AmarantVille
 
Monday, 2. February 2004

Der Großvater gehörte zu der Generation der Patriarchen, denen Ihre Kinder langsam nicht mehr gehorchten. Ich als Enkelkind hatte große Angst vor ihm. Als Teenager beschrieb ich mein Verhältnis zu ihm als finster, nach dem Absolvieren des Grundstudiums als kafkaesk. Heute benutzte ich keine Adjektive mehr, wenn ich an meinen Großvater denke. Was mir von ihm am deutlichsten in Erinnerung geblieben ist, ist sein Schattenriss in Torbogen, der sonnenerleuchtete Hof hinter ihm. Die Faust drohend erhoben. Weil ein paar Butterblumen aus meinem Strauss auf die Pflastersteine gefallen waren. Oder weil ich über das Möhrenbeet gesprungen war und dabei die Kürze meine Beine unterschätzt hatte. Oder weil ich doch mit dem Hofhund gespielt hatte. Oder weil ich gepfiffen hatte. „Mädchen, die pfeifen, und Hennen, die krähn, soll man beizeiten den Hals umdrehn.“ Die Großeltern waren oft zu Besuch. Dann war der Vater hin und her gerissen zwischen seinem nach mehr Strenge für die Kinder verlangenden Vater und den progressiven Erziehungsmethoden seiner Frau. Nach dem Tod der Großmutter fühlte ich mich aus Mitleid dazu verpflichtet, den Großvater so oft wie möglich nach der Schule zu besuchen. Dann saßen wir meist schweigend nebeneinander. Er im Ohrensessel und ich auf dem Holzstuhl.
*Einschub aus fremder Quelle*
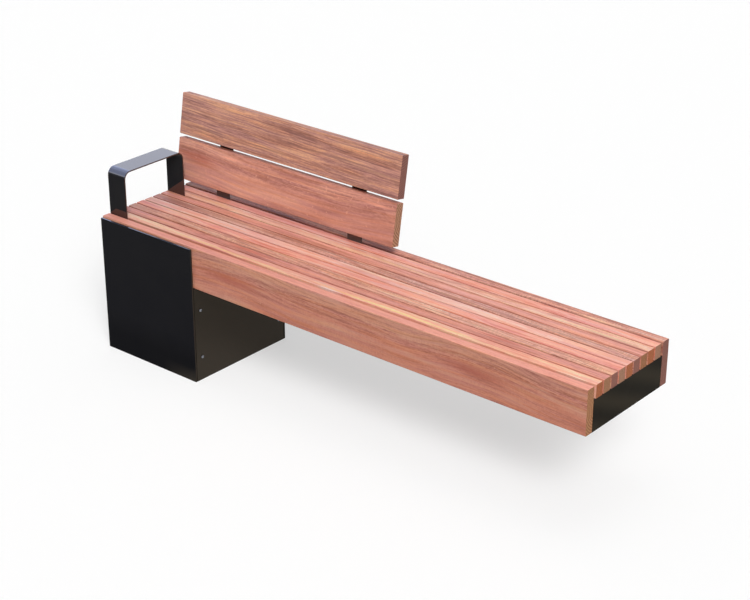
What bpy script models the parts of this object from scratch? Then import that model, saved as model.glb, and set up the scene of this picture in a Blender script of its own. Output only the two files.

Seine Augen waren starr auf die Bundestagsdebatte im Fernsehen gerichtet. Ich weiß nicht, warum er die Debatten so stur verfolgte. Wir lebten in der DDR, Bezirk Rostock. Wenn mir langweilig wurde, las ich in den schlecht kopierten Vertriebenenzeitungen, die er von seiner Schwägerin aus Nürnberg geschickt bekam. Oder von Freunden, die im gleichen Tal gelebt hatten. Der Großvater hatte vor dem Krieg eine Stoffhandlung mit Schneiderei im Sudetenland besessen. Er hat sich in meiner Gegenwart nie über die Vertreibung beklagt. In seinen letzten Jahren hörte der Großvater auf, mir mit der Faust zu drohen. Er begann, mir über andere Familienmitglieder Anweisungen zu geben. Noch von seinem Sterbebett aus ließ er verlauten, dass ich meinen arbeitslosen Freund verlassen solle. Er starb, während ich Freunde in Berlin besuchte. Als ich in die Wohnung meiner Eltern zurückkehrte, lagen schon die ersten Beileidsbekundungen auf dem Wohnzimmertisch. Die ganze Familie war davon ausgegangen, dass mich der Tod meines Großvaters nicht interessieren würde.